Federal — the DOJ investigation: Civil Rights Division opens information requests; Descano’s office produces. Likely 12–18 months. Outcomes range from a negotiated reform of the immigration-consequences policy to a court-enforceable consent decree with federal-funding leverage. No criminal exposure to Descano personally absent a separate finding.
State — recall: Virginia law (Va. Code § 24.2-233) permits recall of a Commonwealth’s Attorney by petition to the Circuit Court for “neglect of duty” or “misuse of office.” The Stephanie Minter family has publicly announced support for a recall effort. Recall is procedurally hard but is the available state lever.
Local — the next election: Descano’s current term runs through 2027. The general electorate gets the next regular vote. Fairfax County has not elected a Republican Commonwealth’s Attorney since the 1990s; a recall or primary challenge from the left flank is more numerically plausible than a partisan turnover.
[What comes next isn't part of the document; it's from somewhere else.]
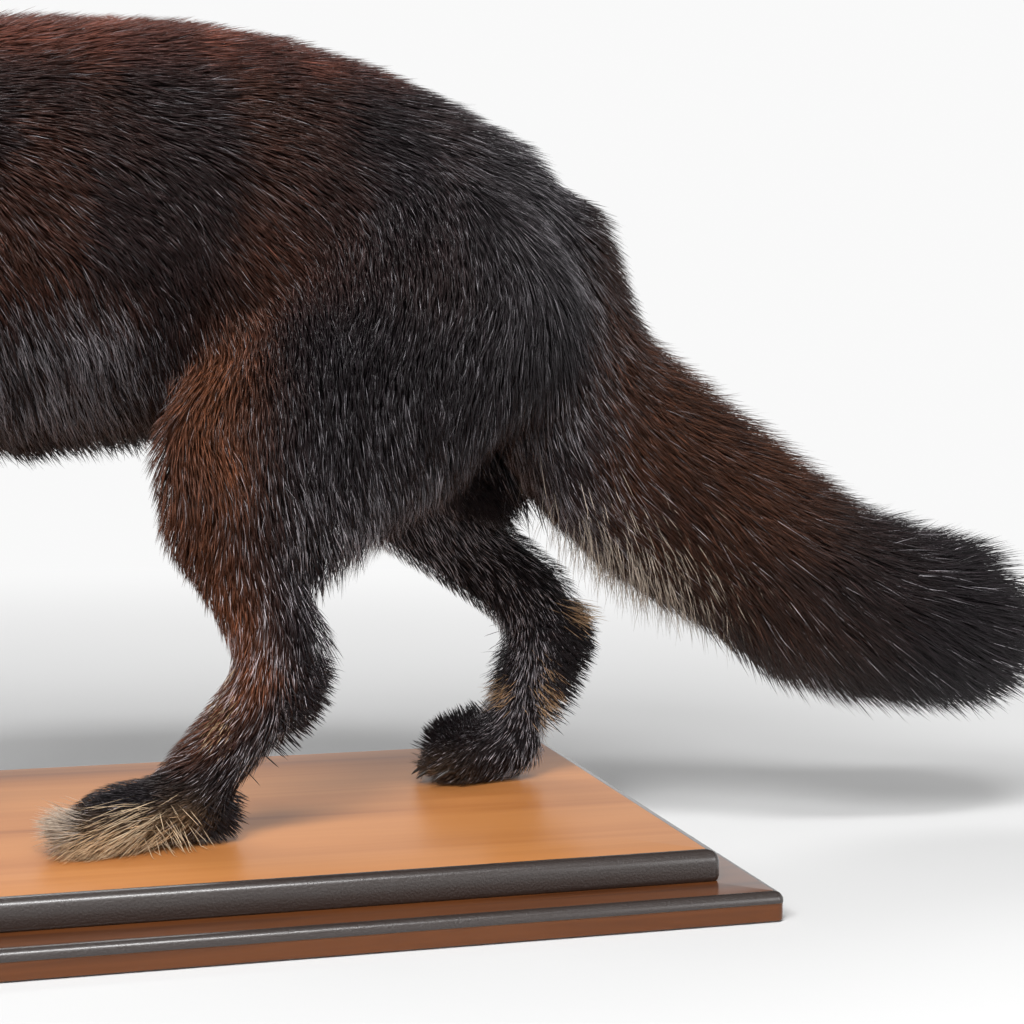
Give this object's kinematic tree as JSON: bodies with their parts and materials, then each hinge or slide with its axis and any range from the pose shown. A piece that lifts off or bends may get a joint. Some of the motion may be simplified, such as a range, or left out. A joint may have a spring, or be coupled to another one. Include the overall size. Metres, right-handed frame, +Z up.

The wider stakes: This case is being watched closely by every Soros-funded or progressive prosecutor in the country — St. Louis, Philadelphia, San Francisco, Cook County, Manhattan. If the Title VI theory survives, it becomes the federal playbook for every “decline-to-prosecute” or “consider-immigration-consequences” policy in the United States. That is why the legal community is paying attention to a county prosecutor’s office that, six years ago, you had probably never heard of.
A sitting elected Democratic prosecutor is under federal civil-rights investigation for a written office policy that, the DOJ alleges, gave non-citizens favorable plea and charging treatment a U.S. citizen could not receive. The investigation is civil, not criminal. The leverage is federal grant funding. The predicate is Descano’s own December 15, 2020 office memorandum and his pre-removal campaign website. The Minter family wants him recalled. The DOJ will take 12–18 months. The campaign promise no longer appears on the campaign site.